Lay Hong managed to rake in a net profit of RM18.93 million in 1QFY2022 against a net loss of RM8,000 in 4QFY2021, thanks to higher selling prices of livestock.

In contrast, CAB Cakaran Corp Bhd — which recorded a small contribution from its supermarket division — suffered a 63.2% q-o-q drop in net profit to RM6.69 million for the January-to-March 2022 period, owing to lower production of chicks and lower trading volume of feeds as well as the lower average selling price of broilers.

In its financial statement, it elaborated that the ceiling price move has caused many farmers to cease production, resulting in the current shortage of chicken in the market.
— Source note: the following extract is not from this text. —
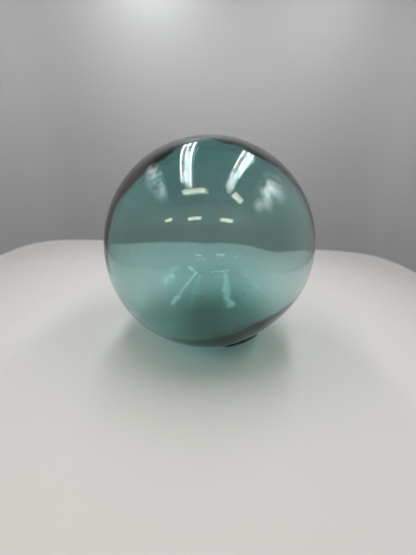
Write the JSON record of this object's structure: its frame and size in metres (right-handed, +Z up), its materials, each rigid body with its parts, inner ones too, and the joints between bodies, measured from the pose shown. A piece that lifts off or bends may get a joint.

Leong Hup also saw a 46.4% q-o-q decline in net earnings to RM20.38 million in 1QFY2022, owing mainly to an increase in raw material costs of livestock feed production.

Based on Bloomberg’s consensus target price of 59 sen, however, Leong Hup still offers upside potential of 10.3%; and CCK Consolidated, 16.7%, based on a target price of 70 sen.

Major poultry stocks on Bursa Malaysia have enjoyed positive returns in terms of the share price performance year to date, with QL Resources leading the gain at 14.4%.

Within the region, Leong Hup’s listed Indonesian unit PT Malindo Feedmill Tbk posted lower net income of IDR10.5 billion (RM3.2 million) in 1QFY2022 against IDR36.3 billion in 4QFY2021. No price control on chicken prices is imposed in Southeast Asia’s largest country.

There has been a freeze, however, in the price ceiling on chicken in Thailand since mid-January this year. The Thai Broiler Processing Exporters Association earlier forecast shipments to expand to 950,000 tonnes this year from 930,000 tonnes in 2021, taking advantage of Malaysia’s chicken export ban that came into effect on June 1.

Food conglomerate Charoen Pokphand Foods Pcl, owned by the billionaire Chearavanont family, has flagged the adverse impact from raw material headwinds. This caused its net profit for the first quarter to come in 58.2% lower at THB2.84 billion (RM364 million) versus THB6.79 billion in 4QFY2021.